Abstract
Background
Coronary heart disease remains the leading cause of morbidity and death among African-Americans. We studied the cardiovascular risk factor distributions among African-American men and women deemed eligible for lipid-lowering treatment under the new Adult Treatment Panel Guidelines (ATPIII).
Design and methods
A sub-sample of African-American NHANES III subjects aged 20-79 years, with known cardiovascular risk factors and LDL-C levels was identified (n = 4,213). We assessed their eligibility for drug therapy using the new ATP III criteria and compared CHD risk factor distributions across gender. Both conservative and drug-optional LDL-C target levels were applied.
Results
An estimated 5.7 million African-Americans aged 20-79 are eligible for drug therapy under ATP III, and the overall eligibility prevalence is 24.3%; 47.8% are males and 52.2% are females (P< 0.001). Of these, 1.87 million are eligible based on drug-optional LDL-C targets and 54.5% of these are female. Of treatment-eligible individuals, 61% of males versus 72% of females exhibited LDL-C ≥ 160mg/dl (P= 0.0001).
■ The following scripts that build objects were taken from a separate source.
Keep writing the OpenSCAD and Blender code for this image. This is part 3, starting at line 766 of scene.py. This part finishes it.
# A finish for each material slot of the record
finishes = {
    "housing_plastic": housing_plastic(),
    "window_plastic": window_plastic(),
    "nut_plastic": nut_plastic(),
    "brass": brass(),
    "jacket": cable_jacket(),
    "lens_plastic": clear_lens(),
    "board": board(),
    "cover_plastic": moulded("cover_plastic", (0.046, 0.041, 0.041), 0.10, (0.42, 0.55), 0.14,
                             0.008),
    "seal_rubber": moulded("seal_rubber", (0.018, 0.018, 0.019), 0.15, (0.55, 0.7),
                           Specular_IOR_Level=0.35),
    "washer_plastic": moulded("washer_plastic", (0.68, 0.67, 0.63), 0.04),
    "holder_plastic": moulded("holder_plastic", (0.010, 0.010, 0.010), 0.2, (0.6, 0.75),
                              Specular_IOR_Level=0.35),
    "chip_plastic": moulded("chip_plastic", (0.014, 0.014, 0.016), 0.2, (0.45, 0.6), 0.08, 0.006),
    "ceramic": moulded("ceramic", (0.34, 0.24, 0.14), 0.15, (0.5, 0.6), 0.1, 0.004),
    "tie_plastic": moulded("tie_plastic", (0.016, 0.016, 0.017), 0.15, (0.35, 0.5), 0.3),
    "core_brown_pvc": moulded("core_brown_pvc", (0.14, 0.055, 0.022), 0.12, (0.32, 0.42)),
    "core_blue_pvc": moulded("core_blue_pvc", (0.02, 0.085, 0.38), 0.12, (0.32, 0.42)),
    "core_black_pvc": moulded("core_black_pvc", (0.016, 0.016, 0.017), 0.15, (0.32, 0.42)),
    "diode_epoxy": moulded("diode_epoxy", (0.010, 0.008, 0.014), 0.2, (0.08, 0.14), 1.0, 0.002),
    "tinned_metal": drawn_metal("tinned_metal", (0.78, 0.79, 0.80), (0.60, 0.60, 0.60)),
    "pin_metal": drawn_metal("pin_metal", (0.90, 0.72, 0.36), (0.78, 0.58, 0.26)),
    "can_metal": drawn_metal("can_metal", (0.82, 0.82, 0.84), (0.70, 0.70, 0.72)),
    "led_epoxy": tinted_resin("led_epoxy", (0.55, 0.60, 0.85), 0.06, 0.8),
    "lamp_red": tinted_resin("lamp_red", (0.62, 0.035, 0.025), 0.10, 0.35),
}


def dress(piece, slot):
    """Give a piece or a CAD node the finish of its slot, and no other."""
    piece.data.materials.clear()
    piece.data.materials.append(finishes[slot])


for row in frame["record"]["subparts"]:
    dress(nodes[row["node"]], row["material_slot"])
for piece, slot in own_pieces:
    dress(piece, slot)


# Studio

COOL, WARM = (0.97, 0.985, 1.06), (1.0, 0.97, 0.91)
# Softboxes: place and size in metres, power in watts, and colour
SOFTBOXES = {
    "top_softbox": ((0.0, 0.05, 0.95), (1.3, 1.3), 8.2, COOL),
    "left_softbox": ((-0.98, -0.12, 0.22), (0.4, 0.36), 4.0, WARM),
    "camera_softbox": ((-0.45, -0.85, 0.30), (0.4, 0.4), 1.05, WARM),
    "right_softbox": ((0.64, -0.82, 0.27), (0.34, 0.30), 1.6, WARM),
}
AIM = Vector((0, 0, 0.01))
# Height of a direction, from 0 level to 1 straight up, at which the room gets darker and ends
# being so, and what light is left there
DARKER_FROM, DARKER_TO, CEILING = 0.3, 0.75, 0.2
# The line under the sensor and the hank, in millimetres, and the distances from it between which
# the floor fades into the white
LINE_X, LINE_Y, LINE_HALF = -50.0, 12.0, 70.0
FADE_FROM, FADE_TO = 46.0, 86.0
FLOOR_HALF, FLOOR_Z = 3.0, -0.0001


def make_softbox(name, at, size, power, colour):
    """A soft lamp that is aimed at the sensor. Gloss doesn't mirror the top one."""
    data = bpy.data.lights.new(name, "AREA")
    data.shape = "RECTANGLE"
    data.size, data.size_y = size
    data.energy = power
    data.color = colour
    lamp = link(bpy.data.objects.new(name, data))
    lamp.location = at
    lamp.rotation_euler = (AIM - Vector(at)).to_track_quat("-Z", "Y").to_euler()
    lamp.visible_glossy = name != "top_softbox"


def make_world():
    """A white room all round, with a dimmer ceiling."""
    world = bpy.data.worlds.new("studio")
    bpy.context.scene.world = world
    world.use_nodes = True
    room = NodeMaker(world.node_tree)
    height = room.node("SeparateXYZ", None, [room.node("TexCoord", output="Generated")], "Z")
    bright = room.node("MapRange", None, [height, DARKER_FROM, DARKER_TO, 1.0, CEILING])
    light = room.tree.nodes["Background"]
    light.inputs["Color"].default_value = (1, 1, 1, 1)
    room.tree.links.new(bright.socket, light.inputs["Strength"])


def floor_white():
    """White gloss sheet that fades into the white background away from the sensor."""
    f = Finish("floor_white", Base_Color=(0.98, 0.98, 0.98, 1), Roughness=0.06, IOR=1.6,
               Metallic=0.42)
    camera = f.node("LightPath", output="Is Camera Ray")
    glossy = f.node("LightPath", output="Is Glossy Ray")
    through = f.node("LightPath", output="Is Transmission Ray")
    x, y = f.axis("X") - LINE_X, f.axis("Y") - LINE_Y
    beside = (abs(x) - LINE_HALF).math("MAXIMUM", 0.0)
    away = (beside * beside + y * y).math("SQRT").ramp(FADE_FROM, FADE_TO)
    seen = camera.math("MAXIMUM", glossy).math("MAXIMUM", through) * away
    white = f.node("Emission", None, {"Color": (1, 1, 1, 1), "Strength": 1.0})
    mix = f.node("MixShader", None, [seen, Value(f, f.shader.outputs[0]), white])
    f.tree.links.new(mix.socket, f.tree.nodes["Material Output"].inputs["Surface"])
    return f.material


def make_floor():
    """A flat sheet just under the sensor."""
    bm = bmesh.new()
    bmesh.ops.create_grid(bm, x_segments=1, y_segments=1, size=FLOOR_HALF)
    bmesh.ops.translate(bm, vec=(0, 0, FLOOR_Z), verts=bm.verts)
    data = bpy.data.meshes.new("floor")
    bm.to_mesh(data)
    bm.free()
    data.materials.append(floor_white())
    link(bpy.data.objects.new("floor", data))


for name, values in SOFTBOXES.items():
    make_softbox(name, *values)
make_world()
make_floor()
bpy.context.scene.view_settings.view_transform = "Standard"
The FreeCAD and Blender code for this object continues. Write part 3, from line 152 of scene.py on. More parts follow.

The prevalence and levels of important CHD risk factors such as diabetes, hypertension, mean total and LDL-C cholesterol levels, and body mass index were all greater for eligible females compared to males despite lower absolute Framingham risk estimates for females.
Conclusions
Among African-Americans, more women than men are eligible for treatment under the new ATP III guidelines. Eligibility in women is based primarily on diabetes and lipid levels rather than absolute Framingham risk, which seems to be underestimated in African-American women. As compensation for this underestimate, drug-optional (lower) targets should be applied to this population.